B. Count 1: Impaired Driving
[33] The Crown bears the onus of establishing that Mr. Stewart's ability to operate a motor vehicle was impaired at the relevant time. Impairment is generally understood as meaning that an individual's judgment is altered and his or her physical abilities, such as coordination or reaction time, are reduced. Evidence which establishes any degree of impairment from slight to great is sufficient to establish this element of the offence: R. v. Stellato (1993), 12 O.R. (3d) 90 (C.A.), aff'd , [1994] 2 S.C.R. 478.
[34] In my view, the evidence establishes beyond a reasonable doubt that Mr. Stewart's ability to operate a motor vehicle was impaired. In so concluding, I note the following:
- Mr. Stewart drove through a stop sign without making any attempt to stop.
- Cst. Deston was unable to get Mr. Stewart's attention for some time despite sounding his siren and activating the lights of his cruiser.
- Although it was winter time, Mr. Stewart was driving around wearing only a bathrobe and a coat and without shoes, which in my view is an indication that his judgment was impaired.
- Mr. Stewart was unsteady on his feet at the time of his arrest.
- Cst. Deston noted that Mr. Stewart's speech was slurred, an observation confirmed by the breath room video.

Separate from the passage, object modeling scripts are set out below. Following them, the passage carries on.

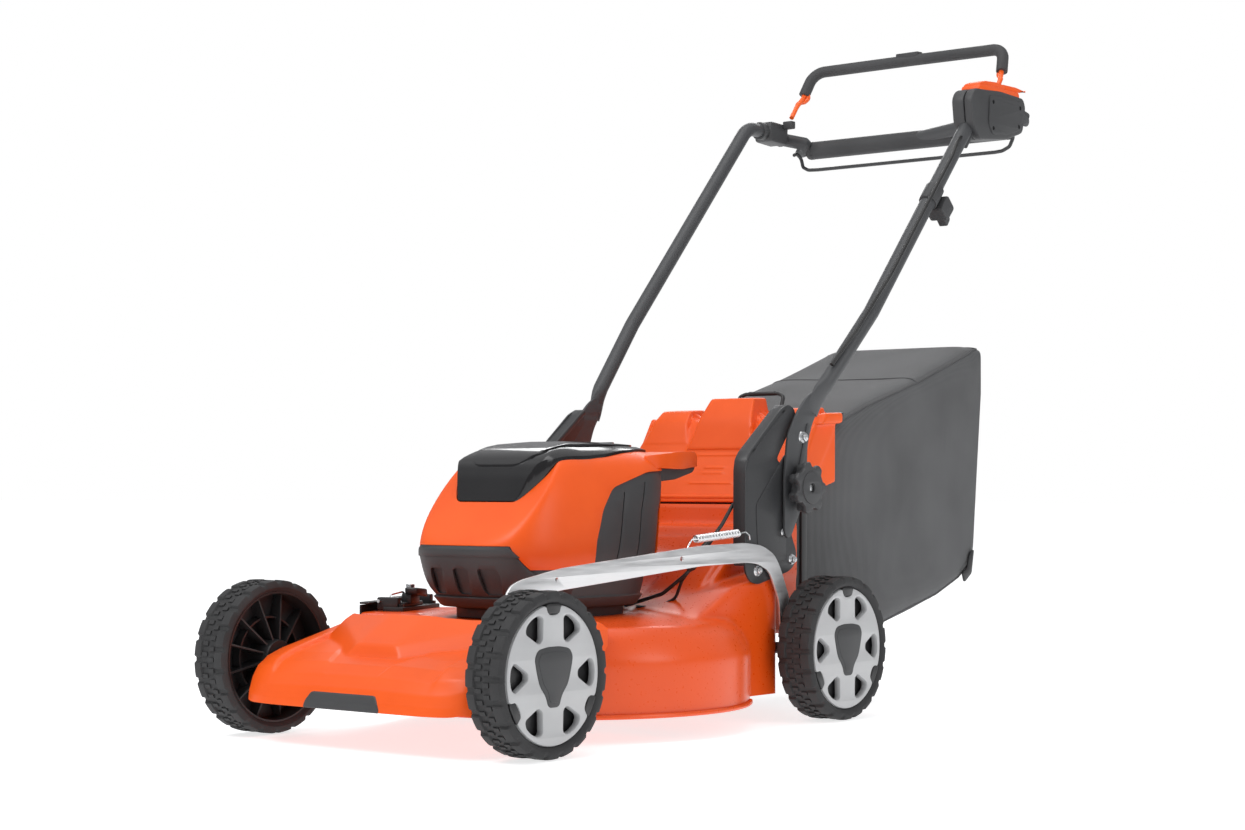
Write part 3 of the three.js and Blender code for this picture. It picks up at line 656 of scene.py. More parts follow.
# %% Tyre rubber
tyre_rubber, rubber = shader_of("tyre_rubber")
bloom = pattern(tyre_rubber, scale=26.0, Detail=5.0)
skin = pattern(tyre_rubber, scale=1600.0, Detail=2.0)
link(tyre_rubber, by_colour(tyre_rubber, bloom, (0.026, 0.026, 0.027), (0.042, 0.042, 0.043)), rubber,
     "Base Color")
link(tyre_rubber, by_range(tyre_rubber, bloom, 0.62, 0.78), rubber, "Roughness")
rubber.inputs["Specular IOR Level"].default_value = 0.35
bump(tyre_rubber, rubber, skin, 0.1, 0.7)

# %% [markdown]
# The bag is a ribbed polyester cloth. Its ribs follow each panel, so the pattern reads the piece's own
# UV map, laid out in metres: a wave across U makes the ribs about 3 mm apart, a finer one across V is the
# thread that binds them, and a slow noise keeps any two hands' breadths from looking the same.


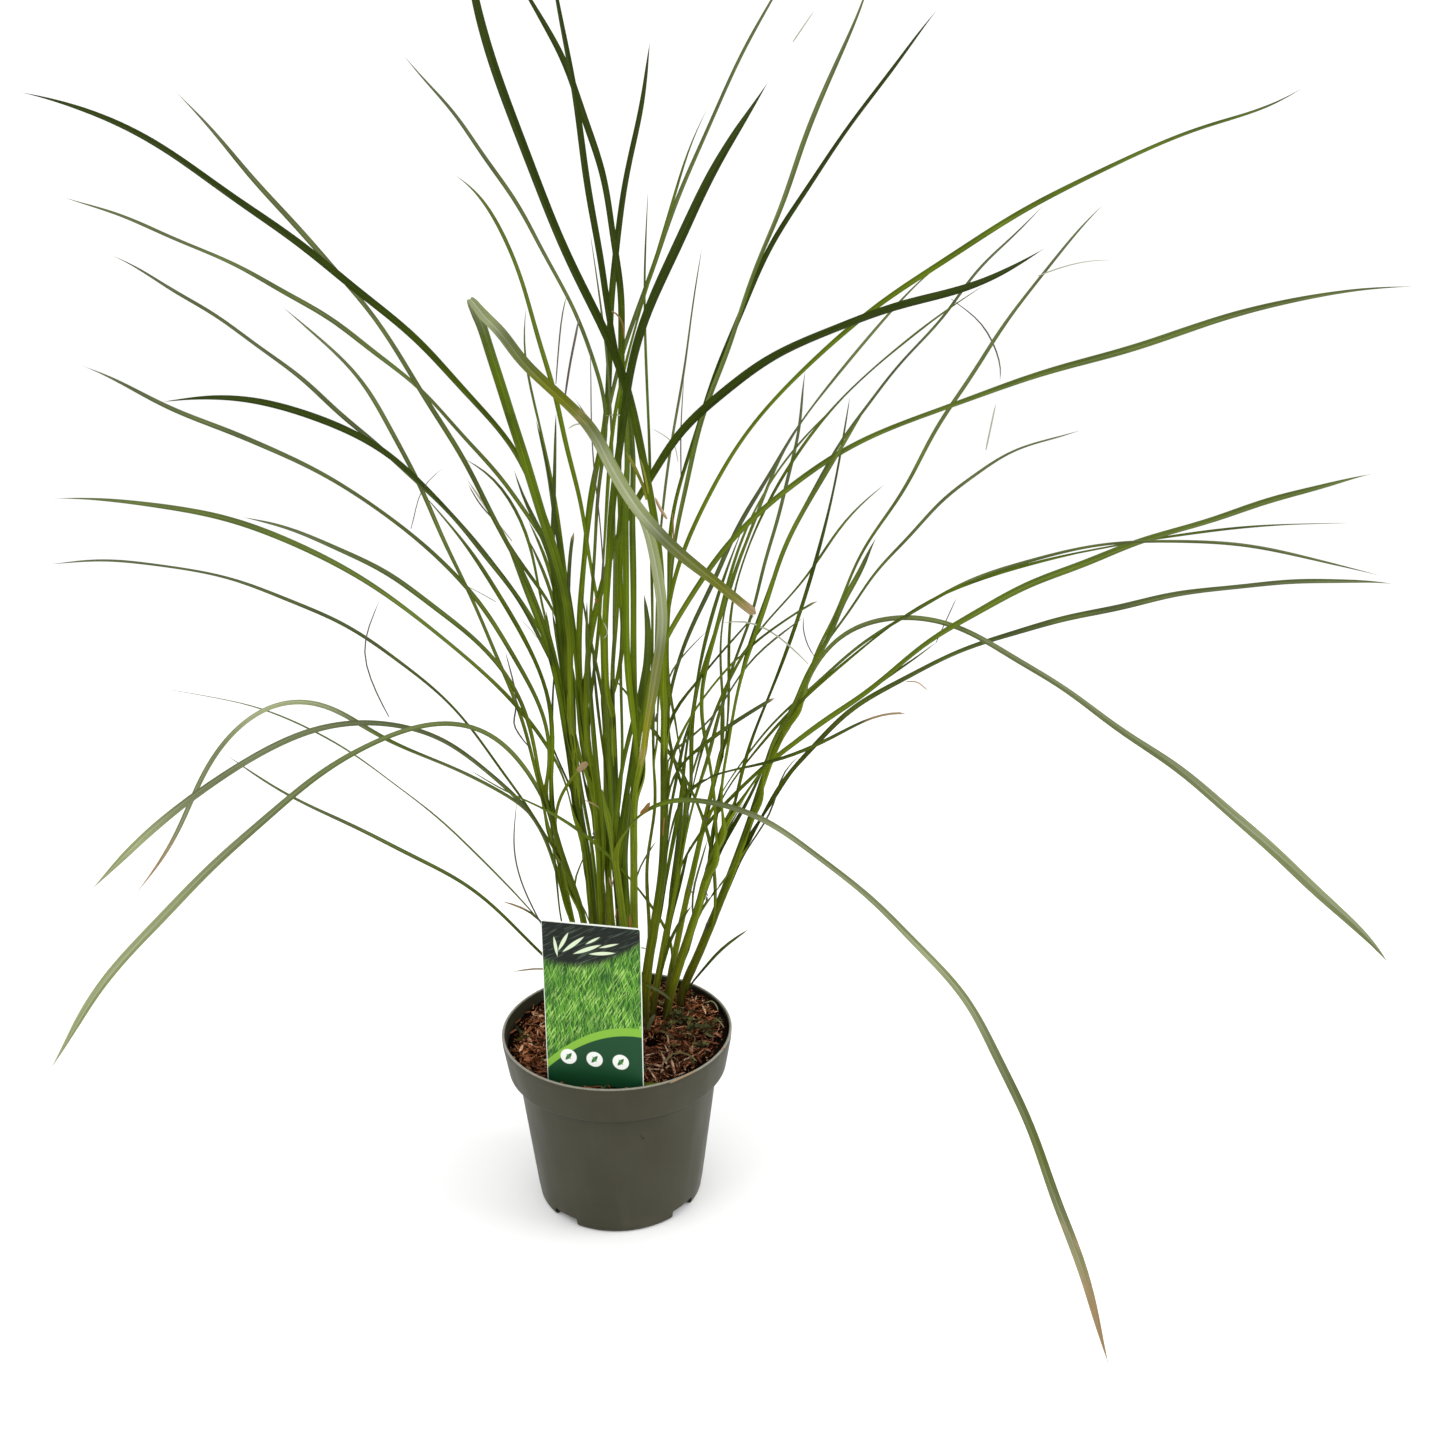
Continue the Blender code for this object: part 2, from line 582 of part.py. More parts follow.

- Cst. Deston detected an odour of alcohol emanating from Mr. Stewart's breath. I am cognizant that this evidence confirms the consumption of alcohol but is not probative of the amount of alcohol consumed or the degree of impairment that results from it: R. v. Tavone (2007), 54 M.V.R. (5th) 278 (Ont. S.C.J.).
[35] I am aware that Cst. Deston did not observe any unusual driving while following Mr. Stewart prior to stopping him. However, the cumulative effect of the evidence outlined above satisfies me beyond a reasonable doubt that Mr. Stewart's ability to operate a motor vehicle was impaired to at least a slight degree.
C. Count 2: Driving With Excess Blood Alcohol
[36] The results of the breath test having been excluded, there is no evidence that the concentration of alcohol in Mr. Stewart's blood exceeded the legal limit.
III. DISPOSITION
[37] Mr. Stewart is found guilty on Count 1. Count 2 is dismissed.